■ The task: Copy all lines that contain the word "from".

■ Given information:
^^^^^^^^^^^^^^^^

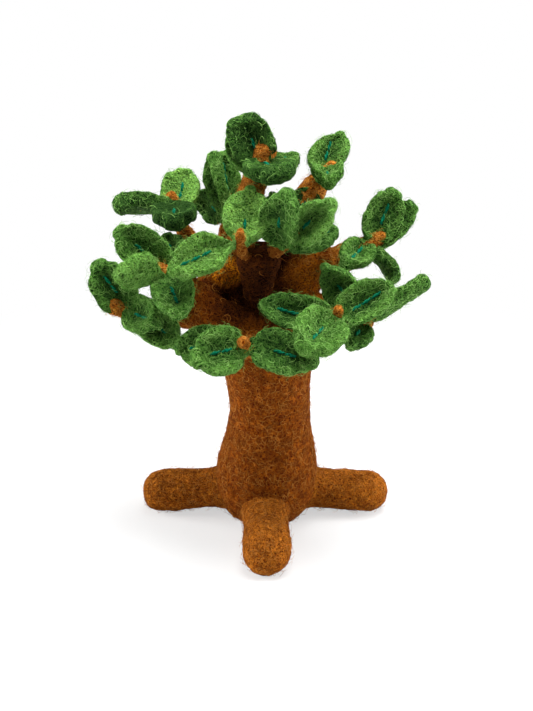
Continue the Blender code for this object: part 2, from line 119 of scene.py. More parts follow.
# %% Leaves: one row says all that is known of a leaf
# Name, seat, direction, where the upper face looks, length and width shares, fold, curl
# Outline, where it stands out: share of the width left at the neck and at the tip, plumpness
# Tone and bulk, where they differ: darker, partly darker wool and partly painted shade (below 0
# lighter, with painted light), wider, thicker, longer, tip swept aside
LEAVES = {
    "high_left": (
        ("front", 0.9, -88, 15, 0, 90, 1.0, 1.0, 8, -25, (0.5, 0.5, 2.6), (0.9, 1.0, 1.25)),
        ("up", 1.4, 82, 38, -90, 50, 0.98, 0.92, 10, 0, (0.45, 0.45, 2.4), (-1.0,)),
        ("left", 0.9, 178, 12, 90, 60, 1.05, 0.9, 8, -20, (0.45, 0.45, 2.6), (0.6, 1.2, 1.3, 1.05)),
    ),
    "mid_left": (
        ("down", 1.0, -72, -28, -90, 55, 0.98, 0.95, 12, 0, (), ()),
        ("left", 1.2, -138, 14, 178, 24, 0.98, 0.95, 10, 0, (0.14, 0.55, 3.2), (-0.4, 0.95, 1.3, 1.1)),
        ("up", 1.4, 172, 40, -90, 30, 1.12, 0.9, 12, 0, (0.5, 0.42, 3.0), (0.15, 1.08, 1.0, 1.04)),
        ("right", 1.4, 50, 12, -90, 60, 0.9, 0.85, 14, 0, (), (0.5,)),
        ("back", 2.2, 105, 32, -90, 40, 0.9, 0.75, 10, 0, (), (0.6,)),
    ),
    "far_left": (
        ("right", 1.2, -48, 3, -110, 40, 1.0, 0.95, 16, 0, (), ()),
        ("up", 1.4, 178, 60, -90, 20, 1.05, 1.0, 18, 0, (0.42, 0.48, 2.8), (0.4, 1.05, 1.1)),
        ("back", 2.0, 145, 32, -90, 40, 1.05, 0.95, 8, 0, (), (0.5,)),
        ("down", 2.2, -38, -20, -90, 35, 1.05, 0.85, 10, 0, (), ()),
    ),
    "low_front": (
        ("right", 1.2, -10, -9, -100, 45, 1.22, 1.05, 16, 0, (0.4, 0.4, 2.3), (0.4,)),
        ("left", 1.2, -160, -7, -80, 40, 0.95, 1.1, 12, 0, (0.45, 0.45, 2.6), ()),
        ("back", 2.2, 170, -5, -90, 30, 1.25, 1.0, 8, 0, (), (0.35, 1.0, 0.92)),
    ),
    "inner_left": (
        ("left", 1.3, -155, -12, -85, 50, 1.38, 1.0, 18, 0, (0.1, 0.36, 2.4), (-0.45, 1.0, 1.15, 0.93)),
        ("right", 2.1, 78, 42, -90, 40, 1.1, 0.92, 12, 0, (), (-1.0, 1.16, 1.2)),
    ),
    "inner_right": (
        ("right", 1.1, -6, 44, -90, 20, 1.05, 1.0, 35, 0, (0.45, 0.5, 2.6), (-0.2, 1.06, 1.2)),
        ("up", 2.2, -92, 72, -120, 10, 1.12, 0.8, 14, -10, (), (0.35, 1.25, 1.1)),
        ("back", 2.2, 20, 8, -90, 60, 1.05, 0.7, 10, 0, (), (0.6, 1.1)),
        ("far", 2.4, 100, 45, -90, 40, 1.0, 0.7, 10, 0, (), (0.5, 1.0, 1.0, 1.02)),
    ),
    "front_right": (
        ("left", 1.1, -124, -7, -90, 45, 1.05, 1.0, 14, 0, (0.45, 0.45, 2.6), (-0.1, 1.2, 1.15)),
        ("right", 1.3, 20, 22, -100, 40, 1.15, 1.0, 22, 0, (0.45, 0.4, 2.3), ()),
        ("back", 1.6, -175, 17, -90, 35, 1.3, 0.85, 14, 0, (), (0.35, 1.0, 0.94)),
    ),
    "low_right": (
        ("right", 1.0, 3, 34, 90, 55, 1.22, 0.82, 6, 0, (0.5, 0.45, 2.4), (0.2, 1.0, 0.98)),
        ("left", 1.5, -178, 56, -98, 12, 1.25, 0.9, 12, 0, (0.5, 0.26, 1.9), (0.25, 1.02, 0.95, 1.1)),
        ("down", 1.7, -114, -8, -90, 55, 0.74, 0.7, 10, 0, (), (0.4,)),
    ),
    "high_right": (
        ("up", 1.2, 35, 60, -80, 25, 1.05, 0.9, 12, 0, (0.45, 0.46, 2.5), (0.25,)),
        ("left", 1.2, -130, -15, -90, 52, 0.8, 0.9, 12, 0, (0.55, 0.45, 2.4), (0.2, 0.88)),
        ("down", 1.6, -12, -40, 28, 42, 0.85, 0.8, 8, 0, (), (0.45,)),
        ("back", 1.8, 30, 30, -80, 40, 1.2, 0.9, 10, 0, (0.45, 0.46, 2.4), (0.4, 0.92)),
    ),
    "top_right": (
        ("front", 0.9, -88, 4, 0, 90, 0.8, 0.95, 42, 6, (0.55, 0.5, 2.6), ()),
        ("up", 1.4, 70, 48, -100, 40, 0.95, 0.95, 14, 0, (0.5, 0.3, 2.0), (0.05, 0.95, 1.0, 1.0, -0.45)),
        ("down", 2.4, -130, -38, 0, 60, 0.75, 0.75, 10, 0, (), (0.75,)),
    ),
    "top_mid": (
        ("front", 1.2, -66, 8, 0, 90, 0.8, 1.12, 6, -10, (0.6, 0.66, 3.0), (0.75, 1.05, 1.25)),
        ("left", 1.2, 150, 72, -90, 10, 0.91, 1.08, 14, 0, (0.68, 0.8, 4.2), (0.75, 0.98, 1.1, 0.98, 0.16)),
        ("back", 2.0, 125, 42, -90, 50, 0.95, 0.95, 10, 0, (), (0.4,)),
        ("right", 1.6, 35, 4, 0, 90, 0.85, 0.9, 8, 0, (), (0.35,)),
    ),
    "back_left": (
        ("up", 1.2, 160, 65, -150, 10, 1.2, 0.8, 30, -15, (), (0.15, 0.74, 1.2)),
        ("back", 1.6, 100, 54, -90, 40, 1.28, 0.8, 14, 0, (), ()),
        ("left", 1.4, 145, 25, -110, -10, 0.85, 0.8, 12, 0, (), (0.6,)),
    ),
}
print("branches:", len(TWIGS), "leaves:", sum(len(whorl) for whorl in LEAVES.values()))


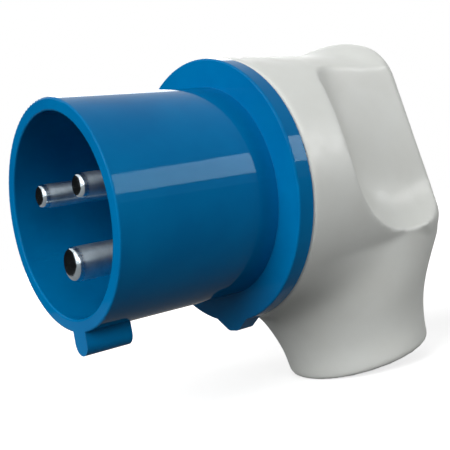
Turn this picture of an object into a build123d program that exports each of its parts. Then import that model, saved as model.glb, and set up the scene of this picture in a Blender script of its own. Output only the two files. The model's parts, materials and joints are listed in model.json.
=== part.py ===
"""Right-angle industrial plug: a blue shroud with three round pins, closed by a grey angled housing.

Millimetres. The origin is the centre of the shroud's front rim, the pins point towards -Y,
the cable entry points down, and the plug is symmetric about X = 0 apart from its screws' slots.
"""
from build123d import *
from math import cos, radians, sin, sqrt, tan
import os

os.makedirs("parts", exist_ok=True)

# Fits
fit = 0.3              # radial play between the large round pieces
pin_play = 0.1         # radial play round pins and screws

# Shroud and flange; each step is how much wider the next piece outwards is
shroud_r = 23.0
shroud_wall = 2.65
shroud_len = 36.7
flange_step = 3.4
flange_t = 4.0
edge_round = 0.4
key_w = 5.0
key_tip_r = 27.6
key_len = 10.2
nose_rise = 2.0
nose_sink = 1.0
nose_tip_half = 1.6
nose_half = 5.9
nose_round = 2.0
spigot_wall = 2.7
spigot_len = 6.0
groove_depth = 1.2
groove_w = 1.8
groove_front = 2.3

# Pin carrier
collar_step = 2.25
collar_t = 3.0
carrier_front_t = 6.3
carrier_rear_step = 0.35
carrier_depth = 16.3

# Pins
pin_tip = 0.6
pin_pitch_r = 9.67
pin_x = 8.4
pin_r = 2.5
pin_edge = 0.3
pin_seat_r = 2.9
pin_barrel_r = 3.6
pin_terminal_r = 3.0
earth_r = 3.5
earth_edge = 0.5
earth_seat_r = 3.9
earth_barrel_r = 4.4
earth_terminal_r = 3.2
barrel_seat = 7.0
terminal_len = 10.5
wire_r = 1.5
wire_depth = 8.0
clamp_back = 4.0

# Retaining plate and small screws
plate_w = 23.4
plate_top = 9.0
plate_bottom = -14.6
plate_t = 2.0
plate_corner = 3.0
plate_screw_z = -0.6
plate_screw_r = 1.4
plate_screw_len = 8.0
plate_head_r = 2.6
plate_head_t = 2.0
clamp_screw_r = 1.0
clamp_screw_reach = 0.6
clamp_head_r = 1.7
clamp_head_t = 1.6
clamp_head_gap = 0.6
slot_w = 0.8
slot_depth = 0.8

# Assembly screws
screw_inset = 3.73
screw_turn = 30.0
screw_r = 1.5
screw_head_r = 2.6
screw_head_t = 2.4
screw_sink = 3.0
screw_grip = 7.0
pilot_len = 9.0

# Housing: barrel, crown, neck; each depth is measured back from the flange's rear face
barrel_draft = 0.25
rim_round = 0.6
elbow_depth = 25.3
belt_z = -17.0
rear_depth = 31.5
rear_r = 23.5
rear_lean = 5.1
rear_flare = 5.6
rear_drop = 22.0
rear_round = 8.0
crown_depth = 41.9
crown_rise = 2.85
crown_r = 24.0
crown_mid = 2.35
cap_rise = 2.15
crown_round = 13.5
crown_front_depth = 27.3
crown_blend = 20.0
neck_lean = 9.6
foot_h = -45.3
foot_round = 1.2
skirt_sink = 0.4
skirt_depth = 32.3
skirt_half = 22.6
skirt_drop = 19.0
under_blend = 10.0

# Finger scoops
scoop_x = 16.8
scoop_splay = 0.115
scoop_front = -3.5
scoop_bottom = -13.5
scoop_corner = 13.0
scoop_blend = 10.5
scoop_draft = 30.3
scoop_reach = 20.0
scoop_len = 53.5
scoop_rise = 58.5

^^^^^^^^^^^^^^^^

■ Solution for this problem:
Continue the Blender code for this object: part 2, from line 119 of scene.py. More parts follow.
the cable entry points down, and the plug is symmetric about X = 0 apart from its screws' slots.
from build123d import *
from math import cos, radians, sin, sqrt, tan
# Housing: barrel, crown, neck; each depth is measured back from the flange's rear face